Dead stock usually comes from three mistakes. Too many colors. Too many sizes. Reordering too late. Fix those first.

Frequently Asked Questions

What is a good first order quantity for a new sock brand?

A practical first order is 600 to 1,800 pairs total across 6 to 8 SKUs. If MOQ is 100 to 300 pairs per SKU, that gives you enough stock to test demand without buying too deep. If you split into two sizes, reduce the number of styles or colors because each size becomes a separate inventory bucket.

Should I launch crew socks or no show socks first?

Launch crew socks first in most cases. Crew styles fit more users, show logos clearly, and usually create fewer fit complaints than no show socks. No show styles need tighter control on heel shape, opening size, and silicone grip. They also often add USD 0.05 to USD 0.12 per pair for the silicone application.

How long does private label sock production usually take?

For a first order, plan 90 to 120 days before ship date. Sampling often takes 7 to 12 days. Revisions take 5 to 10 days.
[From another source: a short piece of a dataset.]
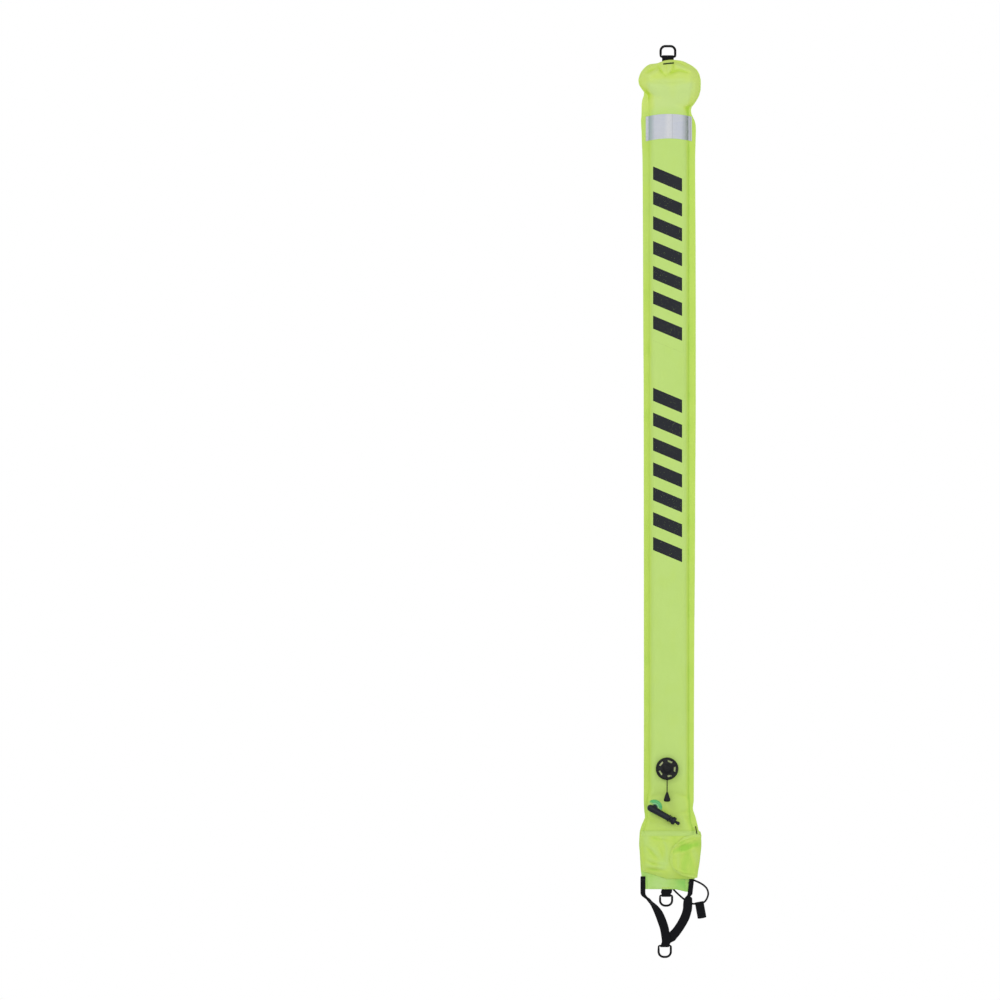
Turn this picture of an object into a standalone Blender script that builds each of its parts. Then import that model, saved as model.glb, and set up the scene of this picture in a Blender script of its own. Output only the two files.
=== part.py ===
"""Surface marker buoy for divers, hanging by its top ring.

X is the width (right +), Z is up, the front faces -Y, and the weld plane is y = 0.
The origin is the inner bearing point of the top ring. Driving sizes are in millimetres.
"""

import math

import bmesh
import bpy
from mathutils import Matrix, Vector

MM = 0.001
CLEAR = 0.3          # gap left between touching solids
TURN_STEPS = 20      # sides of a turned piece

# Fabric and webbing
FABRIC = 0.8
WEBBING = 1.3
WEBBING_WIDTH = 25.4
LOOP_NECK = 1.9      # where folded webbing closes up, in radii of its fold
PATCH = 0.8
WELD_GAP = CLEAR / 2

# Rings: wire radius, inner width, inner height
RING_WIRE = 2.2

# The even stretch of the tube. The tail's heights are measured from its foot
TUBE_TOP, TUBE_LENGTH = -140.0, 1488.0
FOOT = TUBE_TOP - TUBE_LENGTH

# Outline of the tube and tail, (height, x) from top to bottom
TOP_Z = -34.0
TOP_RISE, TOP_RISE_REACH = 7.0, 40.0
TAIL_Z = FOOT - 223
TAIL_DROP = 6.0
SLANT_FROM, SLANT_TO = 9.0, 45.0
LEFT_EDGE = [
    (-34, -36.5), (-42, -50), (-49, -57.5), (-58, -63), (-72, -65.6), (-84, -62), (-94, -55),
    (-102, -51), (-118, -57), (-140, -59), (-210, -57.5), (-400, -54.5), (FOOT - 22, -54),
    (FOOT - 48, -53.5), (FOOT - 67, -57), (FOOT - 94, -62.5), (FOOT - 117, -64), (FOOT - 172, -61),
    (FOOT - 194, -59), (FOOT - 200, -58), (FOOT - 223, -58),
]
RIGHT_EDGE = [
    (-34, 42), (-42, 55), (-49, 61), (-58, 66), (-72, 70.5), (-84, 71), (-94, 68.5), (-102, 65),
    (-118, 55), (-134, 49.5), (-150, 52), (-182, 58.5), (-210, 57.5), (FOOT + 128, 55),
    (FOOT - 32, 52.5), (FOOT - 52, 54), (FOOT - 72, 58.5), (FOOT - 94, 62.5), (FOOT - 100, 69),
    (FOOT - 125, 71), (FOOT - 172, 66), (FOOT - 200, 60), (FOOT - 201, 51), (FOOT - 223, 48.5),
]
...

Custom yarn color confirmation takes 7 to 14 days. Bulk production usually takes 25 to 40 days after approval and deposit. Packaging approval can add 3 to 7 days if artwork is late.
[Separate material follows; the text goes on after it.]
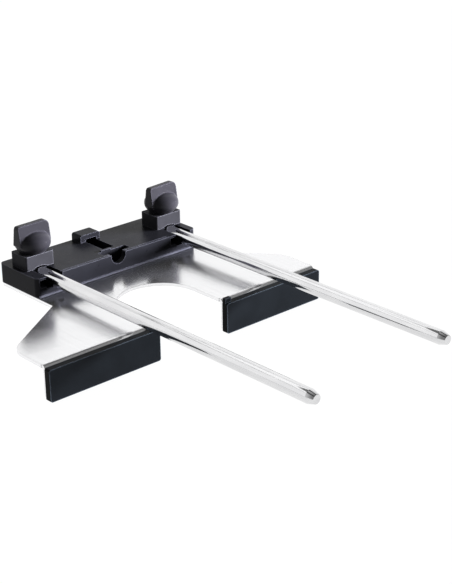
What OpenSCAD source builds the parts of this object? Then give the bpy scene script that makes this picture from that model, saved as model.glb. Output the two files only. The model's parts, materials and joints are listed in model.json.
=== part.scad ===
// Parallel side fence for a hand-held plunge router.
// Two clamped rods slide in the router's base, and two jaws on a bent steel plate run along the work's edge.
// The fence face is a plane of constant Y, the rods point along -Y, and +Z is up.
// The origin lies under the middle of the whole fence, level with the jaws' lower edge.

/* [Fence face] */
// Overall width across both jaws
fence_w = 200; // [190:1:220]
// Length of one jaw
jaw_l = 75; // [72:1:78]
// Height of a jaw
jaw_h = 18.8; // [18.6:0.1:19.2]
// Thickness of a jaw
jaw_t = 4.2; // [4.2:0.1:5]
// Corner radius of a jaw's outline
jaw_corner_r = 1.2; // [0.8:0.1:2]
// Width of the tab at a jaw's inner top corner
tab_w = 4.3; // [3:0.1:5]
// Height of the tab's top
tab_top_z = 21.5; // [21.2:0.1:22.1]

/* [Plate] */
// Sheet thickness
sheet_t = 2; // [1.5:0.5:2.5]
// Height of the plate's top face
plate_top_z = 20.1; // [20.1:0.1:20.6]
// Distance from the fence face to the plate's rear edge
plate_rear = 116; // [112:0.5:116]
// Inner radius of the bend at the front edge
bend_r = 1; // [0.5:0.5:1.5]
// Height of the flange's lower edge
flange_foot_z = 1.5; // [1:0.5:3]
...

What QC standard should I ask for on socks?

Many importers use final random inspection at AQL 2.5 for major defects and AQL 4.0 for minor defects. Put defect definitions in writing before production starts. Common major defects are size out of tolerance, color mismatch, open seams, pair mismatch, missing components, wrong barcode, and serious knitting faults.

What certifications matter if I want to sell socks to retail buyers?

Use certifications that match your product claim. OEKO-TEX is often requested for chemical safety messaging. GOTS is relevant for organic cotton claims. GRS is relevant for recycled content claims. For factory screening, some buyers ask for BSCI, Sedex, or ISO 9001 records.